The gap between Americans who support and oppose President Obama’s controversial health care law shrank to its narrowest margin in more than two years, according to a new poll.
A Kaiser Health Tracking Poll conducted in March found that 41% of respondents had a favorable view of the Affordable Care Act—up from 1% in January—and 43% had an unfavorable view. The numbers are a marked increase from July 2014, when the same poll found 53% of respondents viewed the law unfavorably, and they come just ahead of the five-year anniversary of the law’s enactment this weekend. Kaiser has tracked opinion on the health care law regularly.
Support largely fell along party lines, with 74% of Republicans expressing an unfavorable opinion and 65% of Democrats expressing a favorable view. While most people said the law had no direct impact on them, Republicans were far more likely to say it had hurt them than Democrats.

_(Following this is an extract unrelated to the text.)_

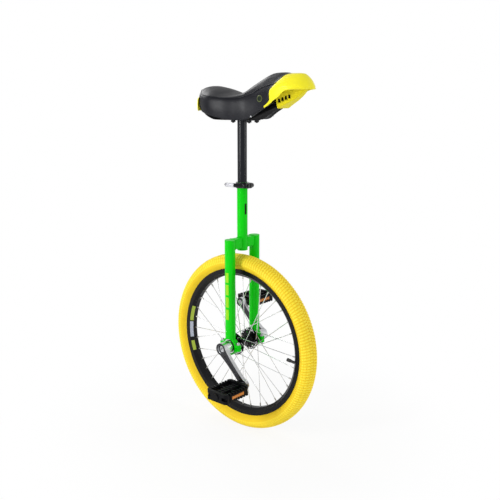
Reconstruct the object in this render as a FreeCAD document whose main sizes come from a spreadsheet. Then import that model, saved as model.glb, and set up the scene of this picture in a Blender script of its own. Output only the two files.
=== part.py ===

In total, 30% of respondents said that Congress should repeal the law, including 11% of Democrats and 61% of Republicans, while 46% of respondents said the law should remain as is or be expanded, including 72% of Democrats and 16% of Republicans.
Most respondents—53%—also said they were not aware of the Supreme Court case underway that threatens to roll back a key feature of the law.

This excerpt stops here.